How the Rule of 72 Works:

  • Divide 72 by the annual interest rate (as a whole number).
  • The result is the approximate number of years it will take for your investment to double.
  • Example: At a 6% annual return, 72 / 6 = 12 years to double.

Why it's Useful:

  • Quick Estimates: Great for on-the-fly financial planning.
  • Comparing Investments: Helps compare the growth potential of different investments.
  • Understanding Debt: Can also be used to estimate how quickly debt can double if not paid down.

Frequently Asked Questions

What is compound interest?

Compound interest is interest calculated on the initial principal, which also includes all of the accumulated interest from previous periods on a deposit or loan. It's often referred to as "interest on interest," and it's what makes your money grow exponentially over time. The more frequently interest is compounded, the faster your money grows.
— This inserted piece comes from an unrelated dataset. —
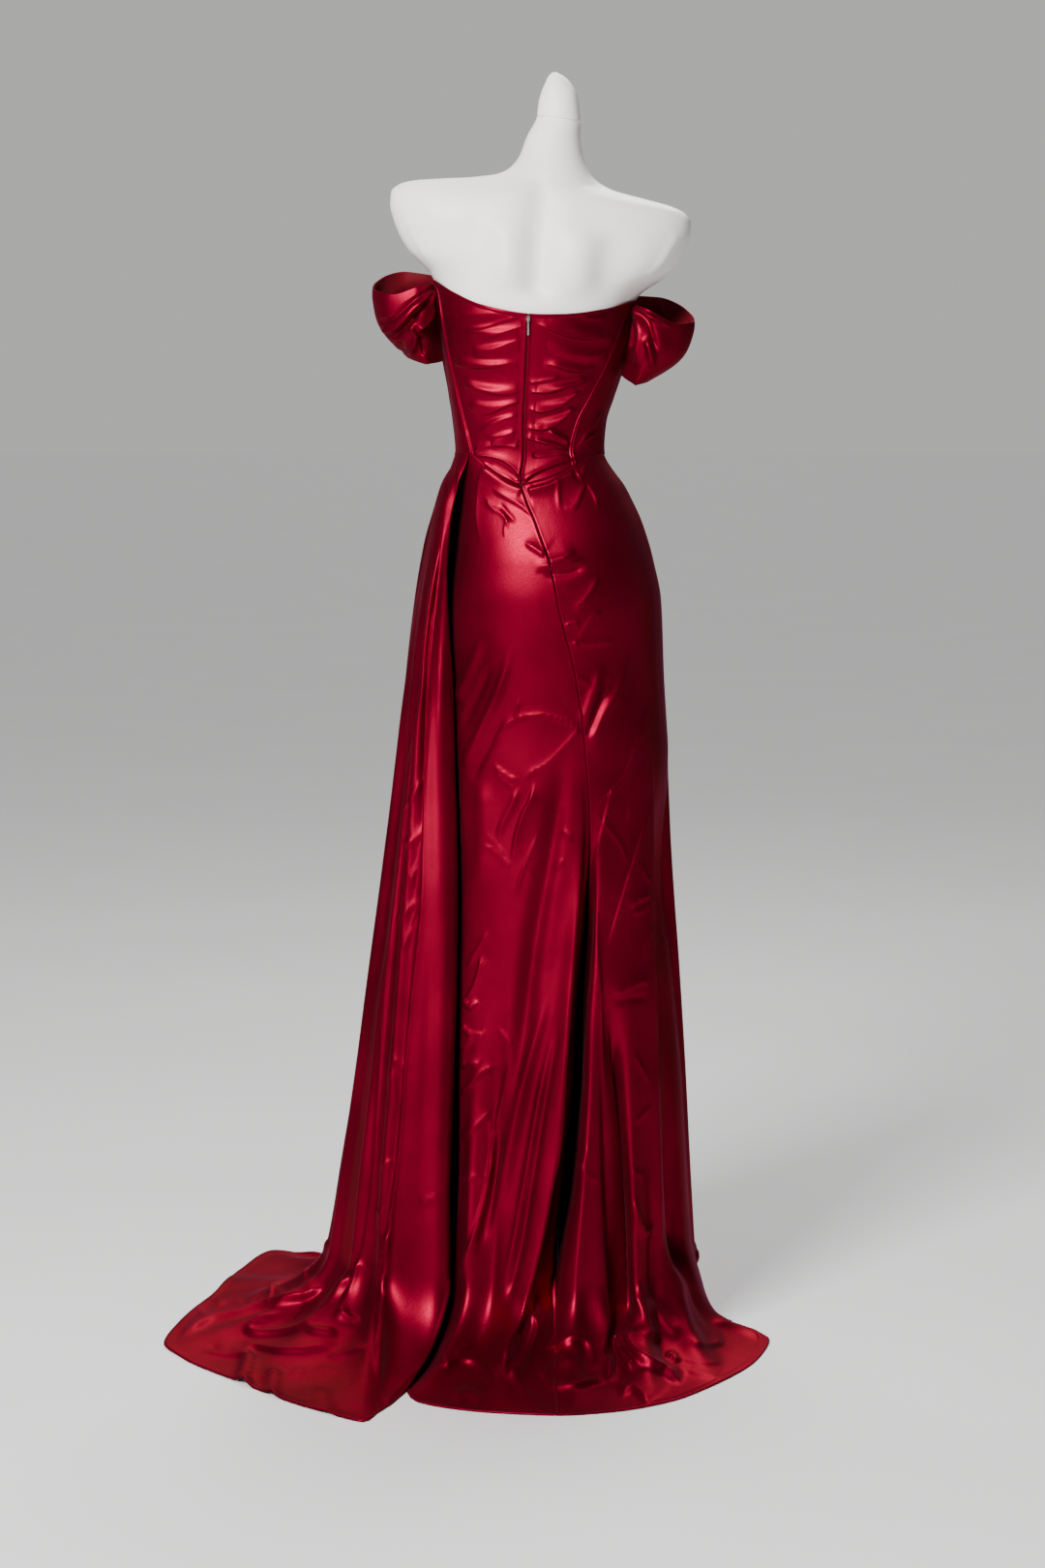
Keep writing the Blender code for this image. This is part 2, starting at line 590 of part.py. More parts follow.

Can I use this for debt doubling time?

Yes, the Rule of 72 can also be applied to debt. If you have a credit card with an 18% annual interest rate, your debt could double in approximately 4 years (72 / 18 = 4). This highlights the importance of paying down high-interest debt quickly.

Does this calculator account for taxes or fees?

No, this calculator provides a simplified estimate and does not account for taxes on investment gains or various investment fees (e.g., management fees, trading commissions). These factors can reduce your actual returns and thus extend the time it takes for your investment to double. For precise financial planning, always consider these additional factors.